Field Trip Earth, a project of the North Carolina Zoological Park, is a great place for a "wild" experience, billing itself as "the global resource for teachers, students, and proponents of wildlife conservation." Through the site, you and your students can get involved in field-based wildlife conservation projects ongoing around the world. From the site:
Some of the projects are "live," meaning that research activities, and one or more research scientists, are currently active in the field. These projects are featured prominently on the site. Projects that are not "live" are archived so that students can continue to access the relevant articles, photos, videos, and other materials. All of the projects, though, are similar in that they provide classrooms and others around the world the opportunity to interact meaningfully with wildlife researchers and other conservation experts.
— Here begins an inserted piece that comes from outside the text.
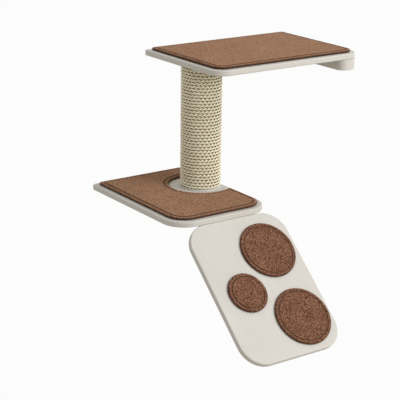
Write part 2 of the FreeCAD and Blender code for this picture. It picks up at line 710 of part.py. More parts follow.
def screw_hole(name, distance, angle):
    """A cylinder that cuts one screw hole in a leg, at that distance from the bend."""
    drill_bit = doc.addObject("Part::Cylinder", name)
    bind(drill_bit, "Radius", "pan_radius + bolt_clearance")
    bind(drill_bit, "Height", "3 * bracket_thickness")
    bind(drill_bit, "Placement.Base.x", "bracket_width / 2")
    if angle:
        drill_bit.Placement.Rotation = Rotation(Vector(1, 0, 0), number("ramp_angle"))
        bind(drill_bit, "Placement.Rotation.Angle", "ramp_angle")
        bind(drill_bit, "Placement.Base.y",
             f"2 * bracket_thickness * sin({SLOPE}) - ({distance}) * cos({SLOPE})")
        bind(drill_bit, "Placement.Base.z",
             f"-2 * bracket_thickness * cos({SLOPE}) - ({distance}) * sin({SLOPE})")
    else:
        bind(drill_bit, "Placement.Base.y", distance)
        bind(drill_bit, "Placement.Base.z", "-2 * bracket_thickness")
    return drill_bit


def ramp_brackets():
    """Bent steel strips that hold the ramp under the lower board's front edge."""
    for label, left in zip(("ramp_bracket_left", "ramp_bracket_right"), BRACKET_LEFTS):
        strip_of_steel = doc.addObject("Part::MultiFuse", f"{label}_strip")
        strip_of_steel.Shapes = [
            plate_leg(f"{label}_board_leg", "bracket_board_leg", angle=False),
            plate_leg(f"{label}_ramp_leg", "bracket_ramp_leg", angle=True),
        ]
        holes = doc.addObject("Part::MultiFuse", f"{label}_holes")
        holes.Shapes = [
            screw_hole(f"{label}_hole_{number_in_leg}_{int(angle)}", distance, angle)
            for leg, angle in (("bracket_board_leg", False), ("bracket_ramp_leg", True))
            for number_in_leg, distance in enumerate(leg_screws(leg))
        ]
        bracket = doc.addObject("Part::Cut", label)
        bracket.Label = label
        bracket.Base = strip_of_steel
        bracket.Tool = holes
        bind(bracket, "Placement.Base.x", f"{RAMP_LEFT} + {left}")
        bind(bracket, "Placement.Base.y", BEND_Y)
        bind(bracket, "Placement.Base.z", LOWER_UNDERSIDE)
        pieces.append(bracket)


def pan_screw():
    """A pan-head screw pointing up, the underside of its head on height 0."""
    head = number("pan_head_radius")
    high = number("pan_head_height")
    shank = number("pan_radius")
    end = number("pan_depth + bracket_thickness")
    screw = turned(((0, -high), (head, -high), (head, 0), (shank, 0), (shank, end - shank), (0, end)))
    rim = [edge for edge in screw.Edges if abs(edge.CenterOfMass.z + high) < 1e-6 and edge.Closed]
    return screw.makeFillet(high / 2, rim)


def ramp_bracket_screws():
    """Two screws up through each leg of each bracket."""
    thick = number("bracket_thickness")
    bend = Vector(0, number(BEND_Y), number(LOWER_UNDERSIDE))
    tilt = Rotation(Vector(1, 0, 0), number("ramp_angle"))
    screws = []
    for left in BRACKET_LEFTS:
        x = number(f"{RAMP_LEFT} + {left} + bracket_width / 2")
        for distance in leg_screws("bracket_board_leg"):
            place = Placement(bend + Vector(x, number(distance), -thick), Rotation())
            screws.append(pan_screw().transformed(place.Matrix))
        for distance in leg_screws("bracket_ramp_leg"):
            offset = tilt.multVec(Vector(0, -number(distance), -thick))
            place = Placement(bend + Vector(x, 0, 0) + offset, tilt)
            screws.append(pan_screw().transformed(place.Matrix))
    shaped_piece("ramp_bracket_screws", screws)


# ---------------------------------------------------------------- build, check and write
upper_board()
upper_mat()
upper_wall_rail()
support_arm()
lower_board()
lower_mat()
lower_wall_rail()
hook_tapes()
post_core()
post_rope()
rope_end_staples()
post_fasteners()
ramp_board()
ramp_pads()
ramp_pad_hook_discs()
ramp_brackets()
ramp_bracket_screws()
board_screws()
support_arm_dowels()
doc.recompute()

for thing in doc.Objects:
    if "Invalid" in thing.State or "Error" in thing.State:
        raise RuntimeError(f"{thing.Label} failed: {thing.State}")
for piece in pieces:
    if piece.Shape.isNull() or not piece.Shape.isValid() or not piece.Shape.Solids:
        raise RuntimeError(f"{piece.Label} has no valid solid")

os.makedirs("parts", exist_ok=True)
for piece in pieces:
    piece.Shape.exportStep(f"parts/{piece.Label}.step")
    box = piece.Shape.BoundBox
    print(f"{piece.Label:24s} {len(piece.Shape.Solids)} solid(s) {piece.Shape.Volume / 1000:9.1f} cm3  "
          f"X {box.XMin:7.1f}..{box.XMax:7.1f}  Y {box.YMin:7.1f}..{box.YMax:7.1f}  "
          f"Z {box.ZMin:7.1f}..{box.ZMax:7.1f}")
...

Students and other users can read researchers' field diary entries, direct questions to the researchers (and read their responses), listen to recorded satellite telephone calls and other communications, see video taken in the field, and discuss conservation issues with them. In a sense, students can use the interactive resources of Field Trip Earth to become part of the research team itself.
There's much more about the project and activities in a series of articles "About Field Trip Earth" at the site. And then there are the field trips themselves! Examples include: Przewalski Horse Recovery in Mongolia; Carnivores of Sri Lanka; Paradise in Peril: The Chilkoot River region of southeast Alaska … and more.